■ **Goal**:
Output the data that follows exactly, line for line.

____________

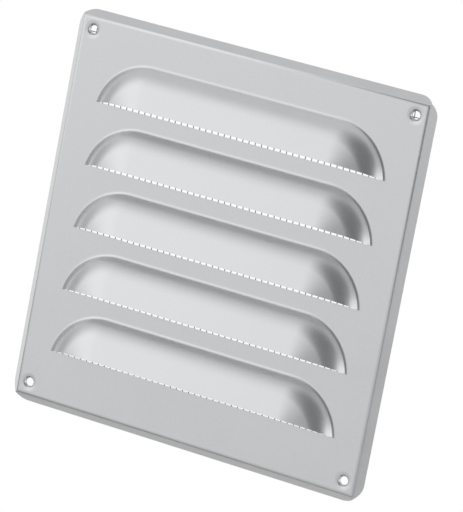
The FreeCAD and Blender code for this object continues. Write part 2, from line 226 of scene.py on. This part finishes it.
hood_mesh = keep_as_mesh(make_hood(), "hood")

# %% [markdown]
# ## One screw hole
# The hole is pressed into a small countersink with a shallow dish round it. It is turned like a
# bowl: a short profile spun once round the screw's axis, with its three rings rounded.

# %% Turn a dimple
DISH_FLAT = 0.00025
HOLE_STEPS = 48
THROAT = DISH_DROP + MOUTH_RADIUS - HOLE_RADIUS
DISH_TURN = math.atan2(DISH_DROP, DISH_RADIUS - MOUTH_RADIUS)
# Each ring: its radius and height, the radius and angle of its rounding, and its segments.
RINGS = (
    (DISH_RADIUS, 0, 0.005, DISH_TURN, 3),
    (MOUTH_RADIUS, -DISH_DROP, 0.0009, CONE_ANGLE - DISH_TURN, 5),
    (HOLE_RADIUS, -THROAT, 0.0003, CONE_ANGLE, 3),
)


def ring(bm, radius, z):
    return edges_where(
        bm, lambda co: near(math.hypot(co.x, co.y), radius, LOOSE) and near(co.z, z)
    )


def make_dimple():
    bm = bmesh.new()
    profile = polyline(
        bm,
        [
            (DISH_RADIUS + DISH_FLAT, 0, 0),
            (DISH_RADIUS, 0, 0),
            (MOUTH_RADIUS, 0, -DISH_DROP),
            (HOLE_RADIUS, 0, -THROAT),
            (HOLE_RADIUS, 0, -DIMPLE_DEPTH),
        ],
    )
    bmesh.ops.spin(
        bm, geom=profile, cent=(0, 0, 0), axis=(0, 0, 1), angle=2 * math.pi,
        steps=HOLE_STEPS, use_merge=True,
    )
    bmesh.ops.remove_doubles(bm, verts=bm.verts, dist=TIGHT)
    for radius, z, rounding, turn, segments in RINGS:
        round_crease(bm, ring(bm, radius, z), rounding, turn, segments)
    face_front(bm)
    return bm


dimple_mesh = keep_as_mesh(make_dimple(), "dimple")

# %% [markdown]
# ## The whole sheet
# The blank starts as one square face at the height of the rim's edge. It is inset in steps and
# raised along the bend, which leaves the rim behind it. The corners of the blank are trimmed round
# in plan, so the rim fades to almost nothing there. Hoods and dimples are set in place, and the
# flat between them is filled in one go.

# %% Fold the rim
BEND_STEPS = 6
CORNER_STEPS = 12


def rim_section():
    """Places along the rim from its edge to the flat, each as a half width and a height."""
    turn = math.atan2(FACE, RIM_FLARE)
    tangent = BEND_RADIUS * math.tan(turn / 2)
    half = panel_high.x
    bend = half - RIM_FLARE
    yield half + SHEET, -FACE - SHEET * math.tan(turn)
    for step in range(BEND_STEPS + 1):
        angle = turn * (1 - step / BEND_STEPS)
        across = bend - tangent + BEND_RADIUS * math.sin(angle)
        yield across, BEND_RADIUS * (math.cos(angle) - 1)


def fold_blank(bm):
    """The square rim and its bend, with sharp mitred corners and no flat."""
    places = list(rim_section())
    bmesh.ops.create_grid(bm, x_segments=1, y_segments=1, size=places[0][0])
    blank = bm.faces[:]
    bmesh.ops.translate(bm, verts=bm.verts, vec=(0, 0, places[0][1]))
    for (outer, low), (inner, high) in zip(places, places[1:]):
        bmesh.ops.inset_individual(
            bm, faces=blank, thickness=outer - inner, use_even_offset=True
        )
        bmesh.ops.translate(bm, verts=blank[0].verts, vec=(0, 0, high - low))
    bmesh.ops.delete(bm, geom=blank, context="FACES_ONLY")


def trim_blank(bm):
    """Takes off the blank's corners along an arc in plan, and what the rim has too much."""
    centre = panel_high.x - BLANK_CORNER
    for step in range(4 * CORNER_STEPS):
        angle = math.radians(90 * (step + 0.5) / CORNER_STEPS)
        out = Vector((math.cos(angle), math.sin(angle), 0))
        corner = Vector((math.copysign(centre, out.x), math.copysign(centre, out.y), 0))
        trim(bm, corner + out * BLANK_CORNER, out)
    for side in ((1, 0, 0), (-1, 0, 0), (0, 1, 0), (0, -1, 0)):
        trim(bm, Vector(side) * (panel_high.x + SHEET), side)


# %% Fill the flat between the features
SLIT = 0.00006
CUT_STEPS = 40


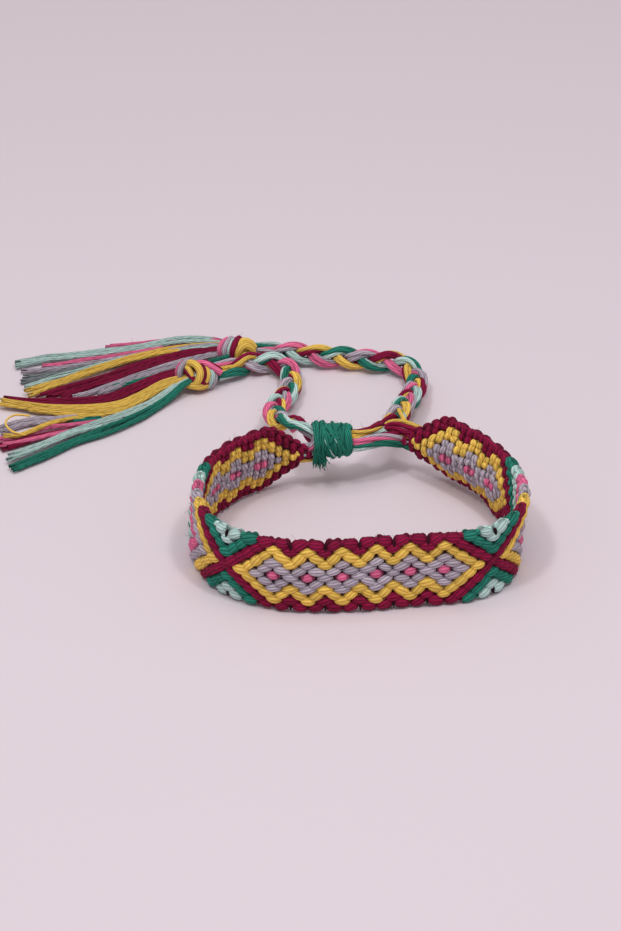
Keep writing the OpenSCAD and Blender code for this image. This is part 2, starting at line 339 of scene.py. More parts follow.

____________

■ **Task response**:
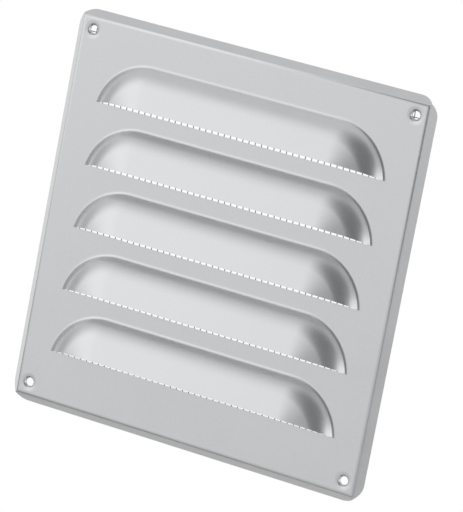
The FreeCAD and Blender code for this object continues. Write part 2, from line 226 of scene.py on. This part finishes it.
hood_mesh = keep_as_mesh(make_hood(), "hood")

# %% [markdown]
# ## One screw hole
# The hole is pressed into a small countersink with a shallow dish round it. It is turned like a
# bowl: a short profile spun once round the screw's axis, with its three rings rounded.

# %% Turn a dimple
DISH_FLAT = 0.00025
HOLE_STEPS = 48
THROAT = DISH_DROP + MOUTH_RADIUS - HOLE_RADIUS
DISH_TURN = math.atan2(DISH_DROP, DISH_RADIUS - MOUTH_RADIUS)
# Each ring: its radius and height, the radius and angle of its rounding, and its segments.
RINGS = (
    (DISH_RADIUS, 0, 0.005, DISH_TURN, 3),
    (MOUTH_RADIUS, -DISH_DROP, 0.0009, CONE_ANGLE - DISH_TURN, 5),
    (HOLE_RADIUS, -THROAT, 0.0003, CONE_ANGLE, 3),
)


def ring(bm, radius, z):
    return edges_where(
        bm, lambda co: near(math.hypot(co.x, co.y), radius, LOOSE) and near(co.z, z)
    )


def make_dimple():
    bm = bmesh.new()
    profile = polyline(
        bm,
        [
            (DISH_RADIUS + DISH_FLAT, 0, 0),
            (DISH_RADIUS, 0, 0),
            (MOUTH_RADIUS, 0, -DISH_DROP),
            (HOLE_RADIUS, 0, -THROAT),
            (HOLE_RADIUS, 0, -DIMPLE_DEPTH),
        ],
    )
    bmesh.ops.spin(
        bm, geom=profile, cent=(0, 0, 0), axis=(0, 0, 1), angle=2 * math.pi,
        steps=HOLE_STEPS, use_merge=True,
    )
    bmesh.ops.remove_doubles(bm, verts=bm.verts, dist=TIGHT)
    for radius, z, rounding, turn, segments in RINGS:
        round_crease(bm, ring(bm, radius, z), rounding, turn, segments)
    face_front(bm)
    return bm


dimple_mesh = keep_as_mesh(make_dimple(), "dimple")

# %% [markdown]
# ## The whole sheet
# The blank starts as one square face at the height of the rim's edge. It is inset in steps and
# raised along the bend, which leaves the rim behind it. The corners of the blank are trimmed round
# in plan, so the rim fades to almost nothing there. Hoods and dimples are set in place, and the
# flat between them is filled in one go.

# %% Fold the rim
BEND_STEPS = 6
CORNER_STEPS = 12


def rim_section():
    """Places along the rim from its edge to the flat, each as a half width and a height."""
    turn = math.atan2(FACE, RIM_FLARE)
    tangent = BEND_RADIUS * math.tan(turn / 2)
    half = panel_high.x
    bend = half - RIM_FLARE
    yield half + SHEET, -FACE - SHEET * math.tan(turn)
    for step in range(BEND_STEPS + 1):
        angle = turn * (1 - step / BEND_STEPS)
        across = bend - tangent + BEND_RADIUS * math.sin(angle)
        yield across, BEND_RADIUS * (math.cos(angle) - 1)


def fold_blank(bm):
    """The square rim and its bend, with sharp mitred corners and no flat."""
    places = list(rim_section())
    bmesh.ops.create_grid(bm, x_segments=1, y_segments=1, size=places[0][0])
    blank = bm.faces[:]
    bmesh.ops.translate(bm, verts=bm.verts, vec=(0, 0, places[0][1]))
    for (outer, low), (inner, high) in zip(places, places[1:]):
        bmesh.ops.inset_individual(
            bm, faces=blank, thickness=outer - inner, use_even_offset=True
        )
        bmesh.ops.translate(bm, verts=blank[0].verts, vec=(0, 0, high - low))
    bmesh.ops.delete(bm, geom=blank, context="FACES_ONLY")


def trim_blank(bm):
    """Takes off the blank's corners along an arc in plan, and what the rim has too much."""
    centre = panel_high.x - BLANK_CORNER
    for step in range(4 * CORNER_STEPS):
        angle = math.radians(90 * (step + 0.5) / CORNER_STEPS)
        out = Vector((math.cos(angle), math.sin(angle), 0))
        corner = Vector((math.copysign(centre, out.x), math.copysign(centre, out.y), 0))
        trim(bm, corner + out * BLANK_CORNER, out)
    for side in ((1, 0, 0), (-1, 0, 0), (0, 1, 0), (0, -1, 0)):
        trim(bm, Vector(side) * (panel_high.x + SHEET), side)


# %% Fill the flat between the features
SLIT = 0.00006
CUT_STEPS = 40


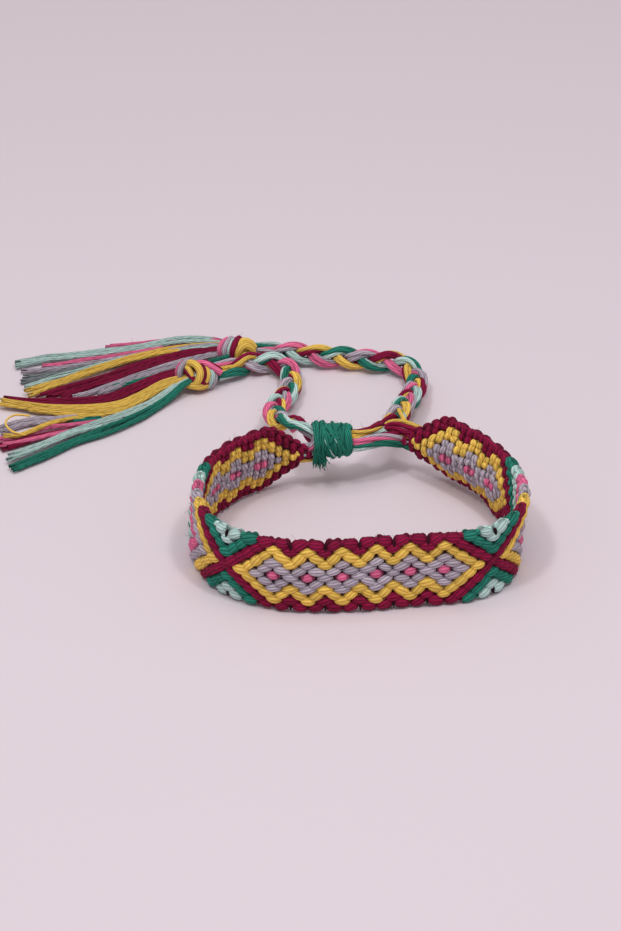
Keep writing the OpenSCAD and Blender code for this image. This is part 2, starting at line 339 of scene.py. More parts follow.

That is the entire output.